--- begin Material ---

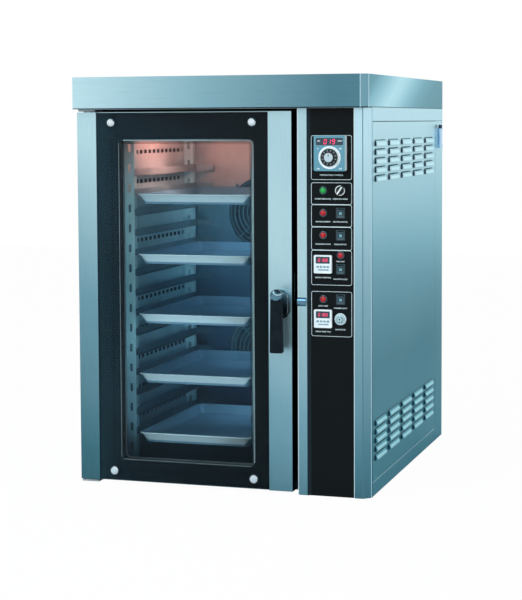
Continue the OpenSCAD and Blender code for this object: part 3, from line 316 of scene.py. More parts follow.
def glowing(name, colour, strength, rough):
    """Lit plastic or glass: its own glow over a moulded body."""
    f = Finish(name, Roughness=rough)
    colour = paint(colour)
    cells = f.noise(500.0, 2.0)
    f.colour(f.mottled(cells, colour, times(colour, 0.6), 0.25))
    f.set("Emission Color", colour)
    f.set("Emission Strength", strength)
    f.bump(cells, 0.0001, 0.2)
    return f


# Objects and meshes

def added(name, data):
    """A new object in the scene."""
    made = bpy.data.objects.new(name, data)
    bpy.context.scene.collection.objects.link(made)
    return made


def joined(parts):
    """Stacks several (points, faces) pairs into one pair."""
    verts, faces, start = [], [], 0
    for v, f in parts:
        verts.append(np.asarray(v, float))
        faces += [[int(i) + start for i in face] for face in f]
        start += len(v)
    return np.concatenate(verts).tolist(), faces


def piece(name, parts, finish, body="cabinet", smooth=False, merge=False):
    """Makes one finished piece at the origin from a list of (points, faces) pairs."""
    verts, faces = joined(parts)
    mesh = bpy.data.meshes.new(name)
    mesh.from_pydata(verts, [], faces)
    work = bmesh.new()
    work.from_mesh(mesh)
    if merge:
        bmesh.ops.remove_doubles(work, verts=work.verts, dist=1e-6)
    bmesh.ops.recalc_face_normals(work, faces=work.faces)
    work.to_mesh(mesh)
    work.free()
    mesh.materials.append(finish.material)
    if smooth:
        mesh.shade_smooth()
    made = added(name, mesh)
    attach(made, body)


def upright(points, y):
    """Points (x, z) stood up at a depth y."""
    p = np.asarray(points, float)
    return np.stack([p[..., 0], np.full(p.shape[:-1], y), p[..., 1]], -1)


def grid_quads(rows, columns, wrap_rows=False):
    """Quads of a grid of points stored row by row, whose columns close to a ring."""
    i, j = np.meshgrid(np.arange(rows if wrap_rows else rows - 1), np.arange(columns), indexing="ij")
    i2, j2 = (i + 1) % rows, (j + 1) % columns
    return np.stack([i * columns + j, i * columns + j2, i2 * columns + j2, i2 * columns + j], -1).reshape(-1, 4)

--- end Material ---

### Exercise brief:
Copy out each line that contains the word "scene".

### Solved exercise:
Continue the OpenSCAD and Blender code for this object: part 3, from line 316 of scene.py. More parts follow.
    """A new object in the scene."""
    bpy.context.scene.collection.objects.link(made)